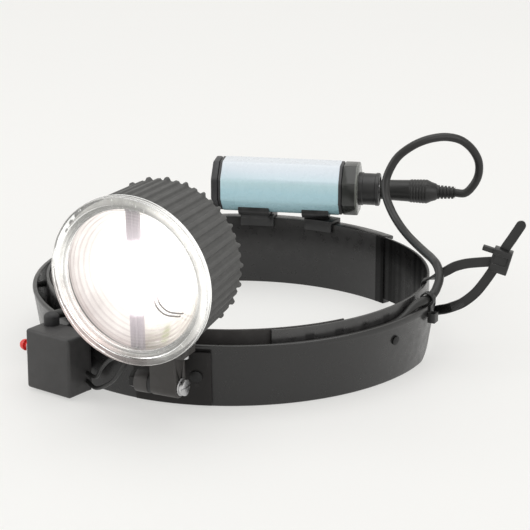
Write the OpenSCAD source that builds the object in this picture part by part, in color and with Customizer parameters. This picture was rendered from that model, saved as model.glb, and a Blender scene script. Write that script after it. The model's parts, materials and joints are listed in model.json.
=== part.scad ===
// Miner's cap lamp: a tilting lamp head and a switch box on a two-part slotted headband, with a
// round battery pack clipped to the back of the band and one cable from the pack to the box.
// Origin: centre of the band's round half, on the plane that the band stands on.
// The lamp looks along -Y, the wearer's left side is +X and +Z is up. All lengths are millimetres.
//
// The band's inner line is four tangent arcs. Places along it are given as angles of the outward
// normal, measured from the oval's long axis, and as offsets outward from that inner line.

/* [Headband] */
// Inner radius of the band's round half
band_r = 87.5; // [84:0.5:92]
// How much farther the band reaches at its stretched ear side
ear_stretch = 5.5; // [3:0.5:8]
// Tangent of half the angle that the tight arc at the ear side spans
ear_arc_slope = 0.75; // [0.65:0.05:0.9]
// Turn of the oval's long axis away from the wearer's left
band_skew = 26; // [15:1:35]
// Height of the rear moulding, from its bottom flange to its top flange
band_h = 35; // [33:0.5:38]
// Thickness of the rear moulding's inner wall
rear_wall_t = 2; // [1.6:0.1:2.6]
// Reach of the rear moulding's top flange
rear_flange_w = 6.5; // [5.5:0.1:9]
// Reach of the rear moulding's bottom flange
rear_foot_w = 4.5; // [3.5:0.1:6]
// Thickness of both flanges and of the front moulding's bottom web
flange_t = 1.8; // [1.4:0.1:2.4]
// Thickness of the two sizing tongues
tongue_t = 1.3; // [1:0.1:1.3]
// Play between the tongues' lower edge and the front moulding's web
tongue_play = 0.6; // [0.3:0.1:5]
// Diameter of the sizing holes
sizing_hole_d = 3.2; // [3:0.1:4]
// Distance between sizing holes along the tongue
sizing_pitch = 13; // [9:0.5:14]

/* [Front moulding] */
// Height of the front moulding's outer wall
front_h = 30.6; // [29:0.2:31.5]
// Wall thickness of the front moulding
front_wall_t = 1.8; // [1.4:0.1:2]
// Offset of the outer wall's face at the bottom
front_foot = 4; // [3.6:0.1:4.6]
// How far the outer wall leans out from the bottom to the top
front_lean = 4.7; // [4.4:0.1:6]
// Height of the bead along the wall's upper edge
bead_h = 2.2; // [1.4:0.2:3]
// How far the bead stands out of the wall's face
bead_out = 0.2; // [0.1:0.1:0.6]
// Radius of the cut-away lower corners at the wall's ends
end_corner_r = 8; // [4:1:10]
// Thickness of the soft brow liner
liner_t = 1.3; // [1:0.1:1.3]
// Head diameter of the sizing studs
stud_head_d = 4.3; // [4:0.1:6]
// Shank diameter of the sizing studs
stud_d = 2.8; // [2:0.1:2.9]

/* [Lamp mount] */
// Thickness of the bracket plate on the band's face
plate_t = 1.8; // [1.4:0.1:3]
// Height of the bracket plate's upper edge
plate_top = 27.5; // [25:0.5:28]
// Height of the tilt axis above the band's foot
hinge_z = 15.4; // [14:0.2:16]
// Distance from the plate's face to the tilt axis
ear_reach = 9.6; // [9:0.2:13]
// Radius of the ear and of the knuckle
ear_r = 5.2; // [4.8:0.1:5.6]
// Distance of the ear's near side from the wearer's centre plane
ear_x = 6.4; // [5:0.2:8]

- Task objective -
Write down again the exact lines running from the beginning of the data to the line containing "that inner line.", with both ends included.

- Full output -
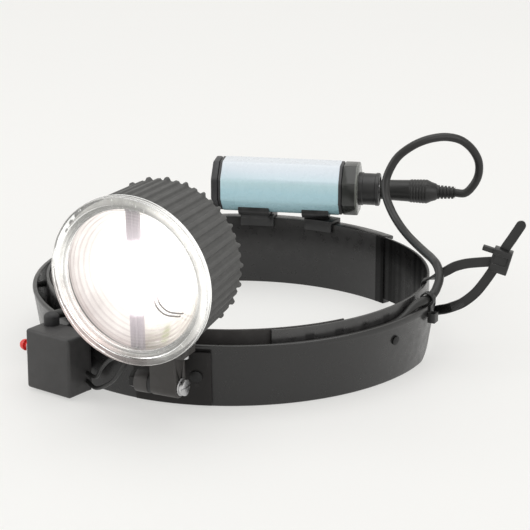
Write the OpenSCAD source that builds the object in this picture part by part, in color and with Customizer parameters. This picture was rendered from that model, saved as model.glb, and a Blender scene script. Write that script after it. The model's parts, materials and joints are listed in model.json.
=== part.scad ===
// Miner's cap lamp: a tilting lamp head and a switch box on a two-part slotted headband, with a
// round battery pack clipped to the back of the band and one cable from the pack to the box.
// Origin: centre of the band's round half, on the plane that the band stands on.
// The lamp looks along -Y, the wearer's left side is +X and +Z is up. All lengths are millimetres.
//
// The band's inner line is four tangent arcs. Places along it are given as angles of the outward
// normal, measured from the oval's long axis, and as offsets outward from that inner line.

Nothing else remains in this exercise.